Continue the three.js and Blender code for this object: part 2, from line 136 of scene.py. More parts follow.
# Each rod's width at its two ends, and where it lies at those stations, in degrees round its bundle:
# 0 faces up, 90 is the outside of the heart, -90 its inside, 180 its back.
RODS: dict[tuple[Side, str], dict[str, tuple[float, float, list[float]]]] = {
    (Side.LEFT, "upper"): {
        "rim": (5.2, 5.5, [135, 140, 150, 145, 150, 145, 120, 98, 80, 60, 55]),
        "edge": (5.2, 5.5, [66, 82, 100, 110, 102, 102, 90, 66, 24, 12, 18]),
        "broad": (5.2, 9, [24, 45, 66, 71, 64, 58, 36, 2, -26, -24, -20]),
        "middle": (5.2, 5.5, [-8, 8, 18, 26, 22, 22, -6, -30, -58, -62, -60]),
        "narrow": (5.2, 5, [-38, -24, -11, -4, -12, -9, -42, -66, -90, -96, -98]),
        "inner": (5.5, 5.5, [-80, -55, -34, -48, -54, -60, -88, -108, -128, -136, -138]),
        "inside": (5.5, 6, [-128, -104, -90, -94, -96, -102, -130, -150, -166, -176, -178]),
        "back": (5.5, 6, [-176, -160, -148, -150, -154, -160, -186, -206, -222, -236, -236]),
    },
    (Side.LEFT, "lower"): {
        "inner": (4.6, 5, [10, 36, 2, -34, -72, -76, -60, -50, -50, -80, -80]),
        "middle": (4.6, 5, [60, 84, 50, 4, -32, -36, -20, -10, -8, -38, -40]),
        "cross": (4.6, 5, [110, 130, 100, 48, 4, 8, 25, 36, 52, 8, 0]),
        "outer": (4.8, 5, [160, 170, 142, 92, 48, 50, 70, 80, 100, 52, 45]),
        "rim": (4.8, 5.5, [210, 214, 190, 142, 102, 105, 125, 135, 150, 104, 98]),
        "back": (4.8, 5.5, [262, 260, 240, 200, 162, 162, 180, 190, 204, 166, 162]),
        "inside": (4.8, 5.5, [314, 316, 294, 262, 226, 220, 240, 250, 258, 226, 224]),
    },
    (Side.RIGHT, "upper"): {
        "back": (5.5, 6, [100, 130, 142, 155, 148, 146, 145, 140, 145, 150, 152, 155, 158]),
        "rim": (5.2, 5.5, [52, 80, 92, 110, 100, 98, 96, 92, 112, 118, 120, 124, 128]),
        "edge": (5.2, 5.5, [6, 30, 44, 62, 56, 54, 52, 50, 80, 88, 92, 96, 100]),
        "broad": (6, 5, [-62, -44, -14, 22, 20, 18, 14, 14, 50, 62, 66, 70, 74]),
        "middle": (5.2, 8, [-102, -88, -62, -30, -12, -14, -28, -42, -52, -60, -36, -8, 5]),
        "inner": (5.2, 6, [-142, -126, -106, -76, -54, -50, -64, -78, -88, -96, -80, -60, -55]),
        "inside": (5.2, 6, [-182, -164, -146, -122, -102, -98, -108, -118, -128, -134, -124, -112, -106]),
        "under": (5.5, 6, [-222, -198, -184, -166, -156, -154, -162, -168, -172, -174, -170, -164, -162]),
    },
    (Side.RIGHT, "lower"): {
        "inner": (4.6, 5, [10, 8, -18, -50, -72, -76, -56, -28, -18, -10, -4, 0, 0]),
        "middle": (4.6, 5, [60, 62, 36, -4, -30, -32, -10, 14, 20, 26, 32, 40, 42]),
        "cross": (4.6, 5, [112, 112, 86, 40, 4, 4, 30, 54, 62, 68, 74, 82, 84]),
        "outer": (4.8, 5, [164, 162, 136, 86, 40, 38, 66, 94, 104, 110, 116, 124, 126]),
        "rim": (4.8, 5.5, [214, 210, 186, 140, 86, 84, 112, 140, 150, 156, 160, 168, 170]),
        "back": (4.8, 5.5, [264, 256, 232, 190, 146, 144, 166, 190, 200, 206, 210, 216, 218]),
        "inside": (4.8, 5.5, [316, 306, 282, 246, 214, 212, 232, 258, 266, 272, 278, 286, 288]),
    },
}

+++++

• [WHAT THE TASK ASKS]:
Write out all the data again, exactly as it appears.

• [EXPECTED OUTPUT]:
Continue the three.js and Blender code for this object: part 2, from line 136 of scene.py. More parts follow.
# Each rod's width at its two ends, and where it lies at those stations, in degrees round its bundle:
# 0 faces up, 90 is the outside of the heart, -90 its inside, 180 its back.
RODS: dict[tuple[Side, str], dict[str, tuple[float, float, list[float]]]] = {
    (Side.LEFT, "upper"): {
        "rim": (5.2, 5.5, [135, 140, 150, 145, 150, 145, 120, 98, 80, 60, 55]),
        "edge": (5.2, 5.5, [66, 82, 100, 110, 102, 102, 90, 66, 24, 12, 18]),
        "broad": (5.2, 9, [24, 45, 66, 71, 64, 58, 36, 2, -26, -24, -20]),
        "middle": (5.2, 5.5, [-8, 8, 18, 26, 22, 22, -6, -30, -58, -62, -60]),
        "narrow": (5.2, 5, [-38, -24, -11, -4, -12, -9, -42, -66, -90, -96, -98]),
        "inner": (5.5, 5.5, [-80, -55, -34, -48, -54, -60, -88, -108, -128, -136, -138]),
        "inside": (5.5, 6, [-128, -104, -90, -94, -96, -102, -130, -150, -166, -176, -178]),
        "back": (5.5, 6, [-176, -160, -148, -150, -154, -160, -186, -206, -222, -236, -236]),
    },
    (Side.LEFT, "lower"): {
        "inner": (4.6, 5, [10, 36, 2, -34, -72, -76, -60, -50, -50, -80, -80]),
        "middle": (4.6, 5, [60, 84, 50, 4, -32, -36, -20, -10, -8, -38, -40]),
        "cross": (4.6, 5, [110, 130, 100, 48, 4, 8, 25, 36, 52, 8, 0]),
        "outer": (4.8, 5, [160, 170, 142, 92, 48, 50, 70, 80, 100, 52, 45]),
        "rim": (4.8, 5.5, [210, 214, 190, 142, 102, 105, 125, 135, 150, 104, 98]),
        "back": (4.8, 5.5, [262, 260, 240, 200, 162, 162, 180, 190, 204, 166, 162]),
        "inside": (4.8, 5.5, [314, 316, 294, 262, 226, 220, 240, 250, 258, 226, 224]),
    },
    (Side.RIGHT, "upper"): {
        "back": (5.5, 6, [100, 130, 142, 155, 148, 146, 145, 140, 145, 150, 152, 155, 158]),
        "rim": (5.2, 5.5, [52, 80, 92, 110, 100, 98, 96, 92, 112, 118, 120, 124, 128]),
        "edge": (5.2, 5.5, [6, 30, 44, 62, 56, 54, 52, 50, 80, 88, 92, 96, 100]),
        "broad": (6, 5, [-62, -44, -14, 22, 20, 18, 14, 14, 50, 62, 66, 70, 74]),
        "middle": (5.2, 8, [-102, -88, -62, -30, -12, -14, -28, -42, -52, -60, -36, -8, 5]),
        "inner": (5.2, 6, [-142, -126, -106, -76, -54, -50, -64, -78, -88, -96, -80, -60, -55]),
        "inside": (5.2, 6, [-182, -164, -146, -122, -102, -98, -108, -118, -128, -134, -124, -112, -106]),
        "under": (5.5, 6, [-222, -198, -184, -166, -156, -154, -162, -168, -172, -174, -170, -164, -162]),
    },
    (Side.RIGHT, "lower"): {
        "inner": (4.6, 5, [10, 8, -18, -50, -72, -76, -56, -28, -18, -10, -4, 0, 0]),
        "middle": (4.6, 5, [60, 62, 36, -4, -30, -32, -10, 14, 20, 26, 32, 40, 42]),
        "cross": (4.6, 5, [112, 112, 86, 40, 4, 4, 30, 54, 62, 68, 74, 82, 84]),
        "outer": (4.8, 5, [164, 162, 136, 86, 40, 38, 66, 94, 104, 110, 116, 124, 126]),
        "rim": (4.8, 5.5, [214, 210, 186, 140, 86, 84, 112, 140, 150, 156, 160, 168, 170]),
        "back": (4.8, 5.5, [264, 256, 232, 190, 146, 144, 166, 190, 200, 206, 210, 216, 218]),
        "inside": (4.8, 5.5, [316, 306, 282, 246, 214, 212, 232, 258, 266, 272, 278, 286, 288]),
    },
}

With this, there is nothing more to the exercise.